Marketplace for Counter-Strike skins

CS.Money is a marketplace for trading and exchanging in-game items ("skins") from the Counter-Strike series, including Counter-Strike: Global Offensive and Counter-Strike 2. Founded in 2016 by Pavel Dunaev, the company is part of the holding group Ex corp., which also includes Scope.gg, Xplay.gg and Lvl.io. It is headquartered in Limassol, Cyprus.

== History ==
CS.Money was founded by Pavel Dunaev, then a physics student at Perm State University. Having been interested in video games since childhood, he identified the potential of the emerging skins market in Counter-Strike: Global Offensive while at university. In January 2015, he began trading and reselling skins.

Dunaev and his team initially developed a bot to automate deals on online forums. In 2015, the business generated about $50,000 in revenue. In May 2016, the team launched CS.Money, a platform on which skins purchased from players were listed for sale. CS.Money was among the first services to offer automated skin valuation and exchange, allowing users to see prices immediately rather than negotiate them.

In its first year, the service generated no revenue because the marketplace took its commission in the form of additional skins. From 2018, CS.Money monetised through the sale of virtual currency and commissions on each transaction. The team later closed its Russian legal entity and relocated the company entirely to Cyprus.

In August 2022, a lone hacker breached the CS.Money platform and stole skins worth about $10 million. The company identified the hacker within a week, but recovered only about half of the stolen items. After the breach, the site was taken offline for a month while its security systems were reviewed, leading to a one-third reduction in its audience.

== Sponsorships and partnerships ==
The company has sponsored various esports tournaments and leagues, including BLAST Premier, as well as teams such as Astralis and Natus Vincere.

In February 2023, major CS:GO skin-trading platforms, including CS.Money, CS.Trade, Waxpeer and others, formed the non-profit Skin Traders Alliance (STA), which was presented as an initiative to improve the safety and transparency of the skins market.

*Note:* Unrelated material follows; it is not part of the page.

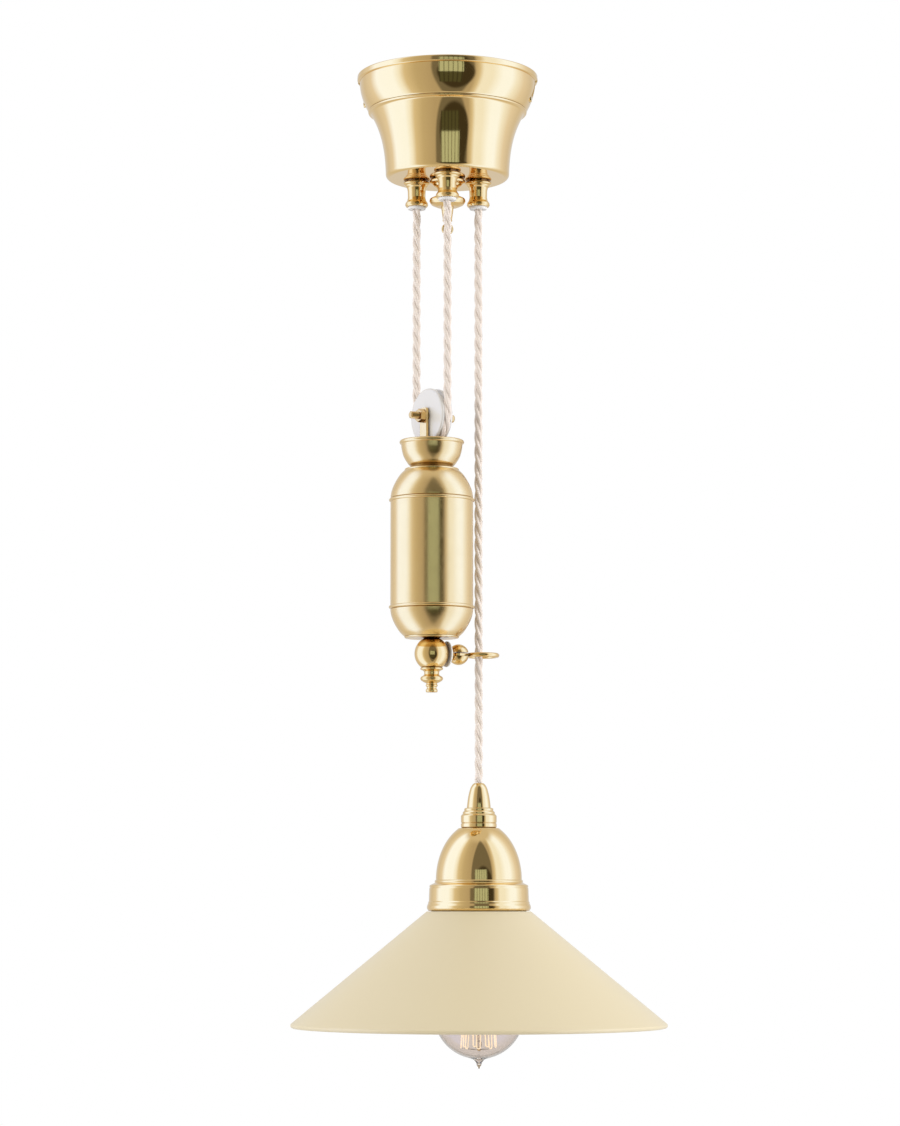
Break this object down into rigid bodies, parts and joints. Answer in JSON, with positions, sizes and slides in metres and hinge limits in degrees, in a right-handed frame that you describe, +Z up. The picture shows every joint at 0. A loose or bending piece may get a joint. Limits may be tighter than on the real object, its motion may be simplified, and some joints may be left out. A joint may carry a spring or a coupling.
{
  "type": "rise and fall pendant lamp",
  "caption": "Brass ceiling pendant with a conical glass shade on a twisted cord, balanced by a cylindrical counterweight that hangs on a pulley.",
  "frame": {"origin": "on the ceiling, on the canopy's vertical axis, midway between the two ceiling screws", "axes": "+Z up to the ceiling, +X right and -Y towards the viewer, with the counterweight in front on the left and the lamp hanging on the right"},
  "size_m": [0.247, 0.247, 0.6604],
  "materials": {
    "polished_brass": "polished and lacquered",
    "steel": "zinc plated",
    "white_porcelain": "glazed",
    "white_nylon": "satin",
    "cast_iron": "as cast",
    "opal_glass": "cream opal, satin",
    "clear_glass": "clear",
    "filament_wire": "glowing wire",
    "twisted_cord": "twisted braided fabric"
  },
  "bodies": {
    "ceiling_canopy": {"ceiling_bracket": "steel", "bayonet_pins": "polished_brass", "earth_screw": "polished_brass", "terminal_block": "white_porcelain", "terminal_screws": "polished_brass", "canopy_shell": "polished_brass", "gland_left": "polished_brass", "gland_front": "polished_brass", "gland_right": "polished_brass", "gland_locknuts": "polished_brass", "bush_left": "white_nylon", "bush_front": "white_nylon", "bush_right": "white_nylon", "centre_boss": "polished_brass", "boss_nut": "polished_brass", "drop_eye": "polished_brass", "cord_stop": "polished_brass", "sheave_yoke": "steel", "sheave_axle": "steel", "cord_tail": "twisted_cord", "cord_left_run": "twisted_cord", "cord_front_run": "twisted_cord", "cord_sheave_wrap": "twisted_cord", "cord_lamp_run": "twisted_cord"},
    "ceiling_wheel": {"ceiling_sheave": "white_porcelain", "sheave_bush": "polished_brass"},
    "counterweight": {"pulley_fork": "polished_brass", "pulley_axle": "steel", "axle_nuts": "polished_brass", "weight_cup": "polished_brass", "rod_nut": "steel", "centre_rod": "steel", "weight_upper_dome": "polished_brass", "weight_barrel": "polished_brass", "weight_lower_dome": "polished_brass", "ballast_discs": "cast_iron", "ballast_slugs": "cast_iron", "finial": "polished_brass", "guide_washer": "white_nylon", "guide_knuckle": "polished_brass", "guide_pin": "steel", "cord_weight_wrap": "twisted_cord"},
    "weight_wheel": {"weight_pulley": "white_porcelain", "pulley_bush": "polished_brass"},
    "guide": {"guide_ring": "polished_brass"},
    "lamp": {"cord_grip": "polished_brass", "stepped_collar": "polished_brass", "holder_dome": "polished_brass", "gallery_band": "polished_brass", "holder_nipple": "polished_brass", "lampholder": "white_porcelain", "socket_shell": "polished_brass", "socket_contact": "polished_brass", "shade_ring": "white_porcelain", "shade": "opal_glass", "bulb_cap": "polished_brass", "bulb_glass": "clear_glass", "bulb_stem": "clear_glass", "filament": "filament_wire", "cord_holder_tail": "twisted_cord"}
  },
  "joints": [
    {"name": "lamp_height", "type": "slide", "parent": "ceiling_canopy", "child": "lamp", "axis": [0, 0, 1], "range_m": [-0.2, 0.05], "deforming": ["cord_lamp_run"]},
    {"name": "weight_height", "type": "slide", "parent": "ceiling_canopy", "child": "counterweight", "axis": [0, 0, 1], "range_m": [-0.025, 0.1], "deforming": ["cord_left_run", "cord_front_run"]},
    {"name": "ceiling_pulley_spin", "type": "hinge", "parent": "ceiling_canopy", "child": "ceiling_wheel", "pos_m": [0.01034, -0.00724, -0.0348], "axis": [0.8192, -0.5736, 0], "range_deg": [-640, 160]},
    {"name": "weight_pulley_spin", "type": "hinge", "parent": "counterweight", "child": "weight_wheel", "pos_m": [-0.01034, -0.00724, -0.2318], "axis": [0.8192, 0.5736, 0], "range_deg": [-320, 80]},
    {"name": "guide_ring_swing", "type": "hinge", "parent": "counterweight", "child": "guide", "pos_m": [0.00727, 0.00114, -0.38922], "axis": [0, 0, 1], "range_deg": [-12, 12]}
  ],
  "couplings": [
    {"joint": "weight_height", "follows": "lamp_height", "ratio": -0.5},
    {"joint": "ceiling_pulley_spin", "follows": "lamp_height", "rad_per_m": 55.49},
    {"joint": "weight_pulley_spin", "follows": "lamp_height", "rad_per_m": 27.745}
  ]
}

In 2024, CS.Money announced a sponsorship programme for smaller teams competing at Counter-Strike Majors. Beginning with the PGL CS2 Major Copenhagen 2024, one selected team would receive $20,000 in sponsorship support and a further $20,000 if it reached the playoffs.

== Financials ==
According to Forbes Russia, the company's revenue reached $39.6 million in 2020 amid marketing growth and the wider expansion of the gaming market during the COVID-19 pandemic. In 2021, revenue fell to $32.4 million amid a broader downturn in the gaming sector. In 2022, Ex corp. reported revenue of $20.8 million and no profit. By autumn 2023, the group had returned to its pre-crisis audience size; revenue reached $19.7 million, of which 90% came from CS.Money.

The company's growth enabled the launch of several related businesses: Scope.gg, a Counter-Strike training and analytics platform, launched in May 2020; Xplay.gg, a play-to-earn service, launched in August 2021; and Lvl.io, a business gamification service, launched in 2023. Dunaev and his partners combined these services into the Ex corp. holding group.

At the end of 2022, Ex corp. employed 169 people.